Coincidentally, many of the young men and women Wahome work with go on to attend Eau Claire and some even play on his soccer team.
As his involvement with Upward Bound suggests, he cares about more than simply teaching the game. Head coach Sean Yengo said Wahome takes measures to set his women in a position for prosperity.
“He wants our players to be successful,” Yengo said. “He’d love to see the team win a national championship, he’d love to see them win a conference championship, but I think most importantly he just wants to see them be successful in some way.”
Despite the high standard Wahome holds his players to, it doesn’t take long to see he jokes with them to keep the edge off.

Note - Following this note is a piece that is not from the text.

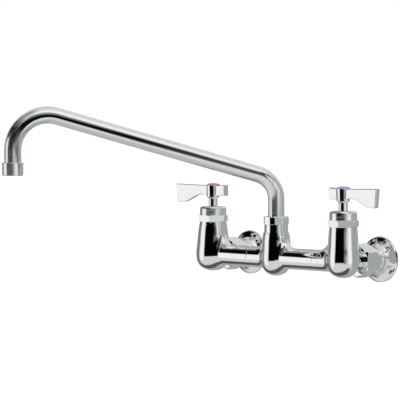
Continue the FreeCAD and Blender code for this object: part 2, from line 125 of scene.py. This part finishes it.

Teighlor Tvedt, a junior midfielder for the Blugolds, said his lighthearted attitude helps keep the players engaged.
“Kimamo has a very educated sense of humor and uses that to tease us players,” Tvedt said. “In general he has a very playful personality — always teasing someone or challenging the team to beat him in PK’s.”
Whether he’s supporting players on the field or helping them deal with stress outside of their sport, Wahome is always looking to put his players first.
“He really does a great job creating a relationship with his players,” Tvedt said. “He is known to say ‘If you quit on soccer, you quit on life’.”
Wahome cites the Blugolds’ first conference championship in 2005 as the highlight of his career thus far, but he said what his players plan to do after they leave the team matters most for him.
“There’s probably not another assistant coach in all of Division III that means more to their soccer program than coach Wahome,” Yengo said. “He may have the title of assistant coach, but we all know how important he is to our program.”